Make weekly reviews non negotiable. Block the time. Pull the numbers. Check what’s changed. Are invoices lagging? Did a payment from a big client slide? Small shifts compound fast weekly reviews let you correct course before problems stack up.
Don’t overcomplicate it. A shared spreadsheet works fine if everyone’s on the same page. What matters is discipline and follow through. Simplicity and regularity will beat the fanciest dashboard if no one checks it.
Set the rhythm, and your cash flow will stop being a mystery and start being a manageable system.
Final Moves That Pay Off
Good cash flow management isn’t just about spreadsheets and payment terms it’s about relationships, reputation, and readiness.
Start by strengthening ties with the people who keep your business moving. Your customers and vendors aren’t just transactions they’re long term partners. Honest communication, faster response times, and mutual respect go further than most realize. Want better payment terms from your supplier? Be the client they can rely on. Need quicker payments from customers? Build trust first, pressure later.

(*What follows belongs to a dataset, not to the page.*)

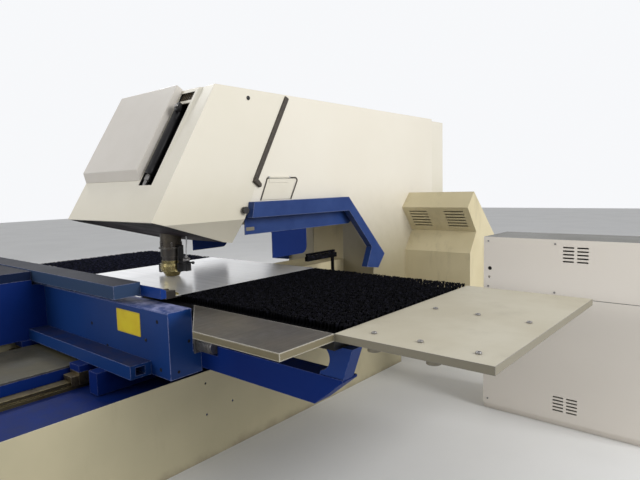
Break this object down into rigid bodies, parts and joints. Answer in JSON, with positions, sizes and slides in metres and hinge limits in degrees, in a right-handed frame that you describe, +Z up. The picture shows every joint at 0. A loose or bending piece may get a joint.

Next, don’t underestimate your credit score. In the world of small business finance, your business credit rating is starting to carry weight especially headed into 2026. Lenders, landlords, and even potential partners will check it. Pay bills on time, resolve disputes quickly, and keep your credit lines healthy but not maxed. Clean credit opens doors when cash gets tight.
Finally, invest in financial literacy like your business depends on it because it does. Whether you’re the founder or part of a small team, understanding the basics of cash flow, debt, and profit margins can prevent costly missteps. Make learning part of the culture. When everyone on your team knows how your business makes and saves money, fat disappears and smarter decisions follow.
These aren’t flashy moves. But they work. And they’ll keep working when trends fade and interest rates rise.